National Route 840 (N840) is a major secondary route that forms part of the Philippine highway network. It serves a diversion road for both Cebu North Road and Natalio Bacalso Avenue/Cebu South Road (both N8), from Liloan to Talisay.
== Route description ==
=== Consolacion–Tayud–Liloan Road===
N840 begins in a Y-junction with Cebu North Road (N8) as Consolacion–Tayud–Road in Liloan. It traverses Consolacion, which shares a barangay with the former in this road called Tayud. The road meets its end in Cansaga Bay Bridge.
=== Cansaga Bay Bridge ===
This separate portion that carries N840 is called the Cansaga Bay Bridge, connecting Mandaue and Consolacion.
=== Mayor Demetrio M. Cortes Avenue ===
N840 starts as Mayor Demetrio M. Cortes Avenue right after passing the Cansaga Bay Bridge. It intersects with United Nations Avenue (N841). The short segment ends in an intersection with A.C. Cortes Avenue (N82)

=== Ouano Avenue ===
After its intersection with A.C. Cortes Avenue (N82), N840 continues as Ouano Avenue. After passing the Ouano Bridge, the road takes a sharp turn. It traverses through the southern part of Mandaue, including the North Reclamation Area, being beside major buildings such as Bai Hotel Cebu and Cebu International Convention Center.

=== Second Avenue ===
N840 continues as Second Avenue right after leaving Mandaue and Ouano Avenue starting from the eponymous bridge. After the route reaches the MacArthur–Padilla Bridge, the Second Avenue section ends.

=== Sergio Osmeña Avenue ===
N840's continuation, the Sergio Osmeña Avenue, continues after the MacArthur–Padilla Bridge and Second Avenue. It continues as a straight six-land divided road until it ends in a junction with Legazpi Highway.

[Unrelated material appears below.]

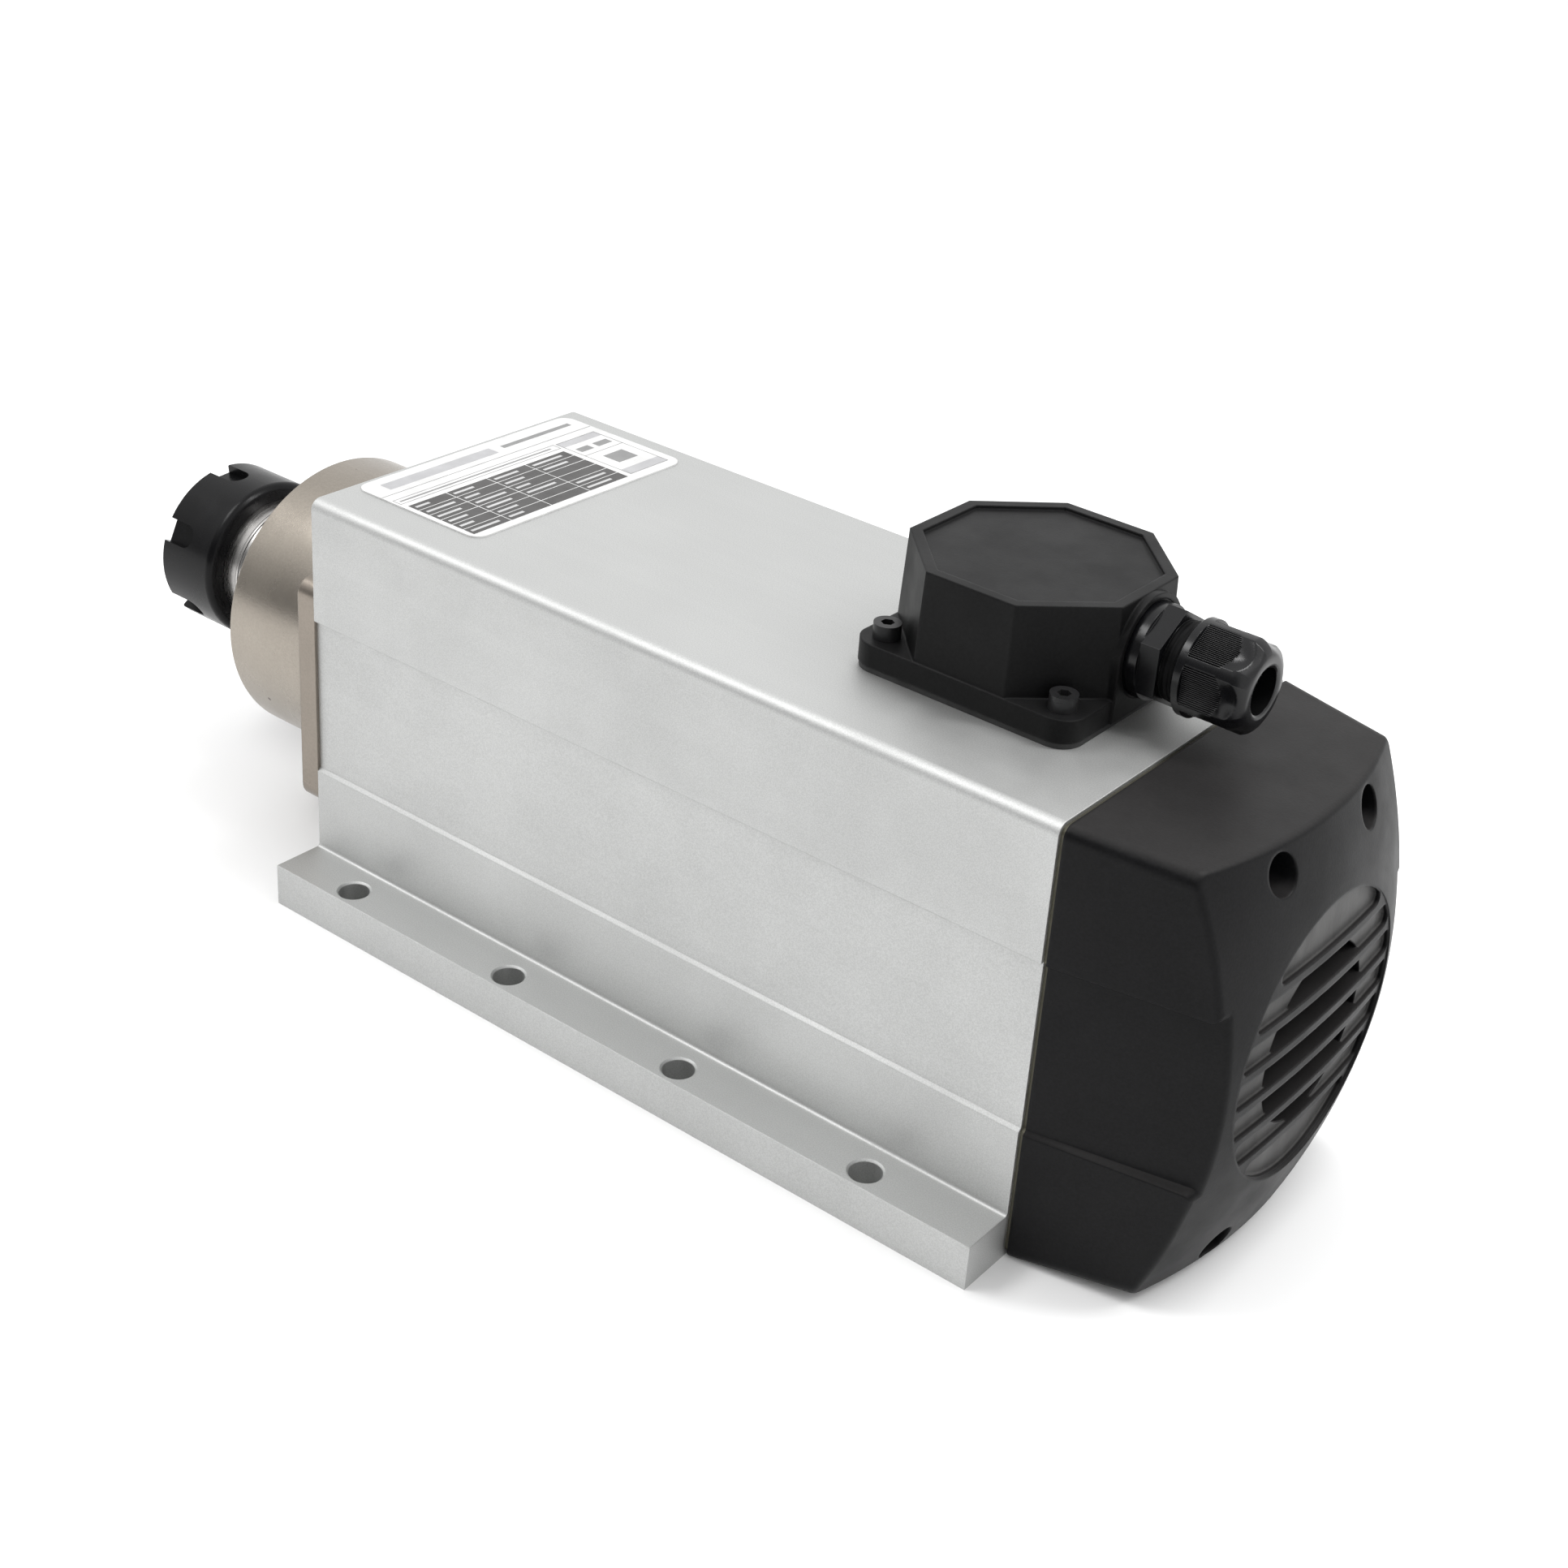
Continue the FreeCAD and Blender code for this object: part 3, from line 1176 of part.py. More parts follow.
housing()
nameplate()
front_bearing_housing()
front_flange_screws()
front_bearing_cover()
front_cover_screws()
labyrinth_ring()
bearings()
bearing_spacers()
bearing_locknut()
spindle_shaft()
collet()
collet_nut()
rotor_core()
rotor_cage()
stator_core()
stator_windings()
rear_end_shield()
rear_shield_screws()
wave_spring()
fan_cover()
fan_cover_screws()
fan()
fan_washer()
fan_screw()
terminal_box()
terminal_box_gasket()
terminal_box_screws()
terminal_block()
terminal_studs()
motor_leads()
gland_body()
gland_seal()
gland_claw()
gland_nut()
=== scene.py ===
import json
import math

import bmesh
import bpy
from mathutils import Matrix, Vector


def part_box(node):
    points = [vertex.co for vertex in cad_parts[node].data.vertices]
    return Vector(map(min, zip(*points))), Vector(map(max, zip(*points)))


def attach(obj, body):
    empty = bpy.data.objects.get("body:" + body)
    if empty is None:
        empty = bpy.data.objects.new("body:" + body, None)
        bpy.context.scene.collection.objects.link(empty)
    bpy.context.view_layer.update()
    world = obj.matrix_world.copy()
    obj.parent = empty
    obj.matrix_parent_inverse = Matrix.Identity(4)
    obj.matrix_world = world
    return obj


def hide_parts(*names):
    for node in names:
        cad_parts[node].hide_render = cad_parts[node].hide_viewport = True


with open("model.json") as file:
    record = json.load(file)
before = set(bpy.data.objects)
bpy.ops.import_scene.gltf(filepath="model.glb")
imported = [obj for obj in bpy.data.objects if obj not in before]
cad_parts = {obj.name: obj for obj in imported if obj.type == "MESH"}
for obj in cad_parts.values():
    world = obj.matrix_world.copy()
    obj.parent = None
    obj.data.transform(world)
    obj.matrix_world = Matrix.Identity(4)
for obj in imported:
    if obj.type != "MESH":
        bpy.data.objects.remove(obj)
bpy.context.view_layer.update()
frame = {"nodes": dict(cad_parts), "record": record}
nodes = frame["nodes"]

MM = 0.001

# Light, in metres and watts; the room is darker behind the camera
WORLD = 1.09
ROOM_SHARE = 0.18  # share of the world's light that is left there
ROOM_ASIDE = (0.5, 0.75)  # where it sets in, as Y of the direction looked in
ROOM_HEIGHT = (0.50, 0.62)  # where it ends, as Z of that direction
LIT_POINT = (0.0, 0.0, 0.06)
KEY_PLACE = (0.60, 0.48, 1.15)
KEY_SIZE = (0.6, 0.45)
STRIP_PLACE = (-0.50, -0.25, 1.05)
STRIP_SIZE = (0.15, 0.9)
LAMP_POWER = 6.0
FLOOR_HALF = 6.0

# Camera, in metres and degrees; lens and sensor in millimetres
CAMERA_PLACE = Vector((-0.34674, 0.44626, 0.37973))
CAMERA_TARGET = Vector((-0.02385, -0.03412, 0.09000))
CAMERA_ROLL = -5.662
CAMERA_LENS = 55.0
CAMERA_SENSOR = 36.0
CAMERA_SHIFT = (-0.0788, -0.0722)

# Shaft, in metres; an axis along X is given by its Y and Z
SHAFT_AXIS = (0.0, 0.06)
NOSE_R = 0.020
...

=== Cebu South Coastal Road ===
The four inner lanes from Sergio Osmeña Avenue continue in a tunnel and become the Cebu South Coastal Road. Once it exits the tunnel, it is carried by the Viaduct Bridge. Before the bridge ends, the Cebu–Cordova Link Expressway forms. Around this point, the kilometer count reverses due to it being south of the kilometer zero, making it parallel with Natalio Bacalso Avenue. After exiting the bridge, Route 840 enters and serves the general area of the South Road Properties, with it being adjacent to significant business centers including the SM Seaside City. The road enters Talisay where after a sharp turn, N840 ends in the Natalio Bacalso Avenue junction.

== Intersections ==

| Province | City/Municipality | km | mi | Destinations | Notes |
| Cebu | Liloan | 20.058 | 12.463 | N8 (Cebu North Road) | Northern terminus in a Y-junction. |
| Consolacion–Mandaue boundary |  |  | Cansaga Bay Bridge over Cansaga Bay |  |
| Mandaue |  |  |  | N841 (United Nations Avenue) | Traffic light intersection |
|  |  | N82 (A.C. Cortes Avenue) | Traffic light intersection. Mayor Demetrio M. Cortes Avenue ends. Start of Ouano Avenue segment. |
|  |  | E.O. Perez Avenue |  |
| Mahiga Creek |  |  |  | Second Avenue Bridge I and II |  |
| Cebu City |  |  |  | Kaohsiung Street |  |
|  |  | N815 (Juan Luna Avenue) | Traffic light intersection |
|  |  | 5th Street |  |
|  |  | V. Sotto Street – Cebu Pier III | Traffic light intersection. Access to Cebu Pier III |
|  |  | R. Palma Street |  |
|  |  | Martires–Pier II Road – Cebu Pier II | Access to Cebu Pier II |
|  |  | North end of Cebu South Coastal Road Tunnel |  |
|  |  | Legazpi Extension – Cebu Pier I | End of Sergio Osmeña Avenue, inner lanes continue as Cebu South Coastal Road. Access to Cebu Pier I |
|  |  | South end of Cebu South Coastal Road Tunnel |  |
|  |  | Viaduct Bridge |  |
|  |  | Cebu–Cordova Link Expressway – Cordova | Northbound only. |
|  |  | F. Vestil Street |  |
|  |  | El Pardo Street |  |
| Creek |  | 10.418 | 6.473 | Inayawan Bridge |  |
| Cebu | Talisay |  |  | Rafael Rabaya Street |  |
| 16.372 | 10.173 | N8 (Natalio Bacalso Avenue) | Southern terminus |
1.000 mi = 1.609 km; 1.000 km = 0.621 mi Incomplete access;

== History ==
In December 16, 2008, the Cebu South Coastal Road was declared and converted into a national road. In December 22, 2023, the segment of the route called Plaridel Street was renamed to Mayor Demetrio M. Cortes Avenue.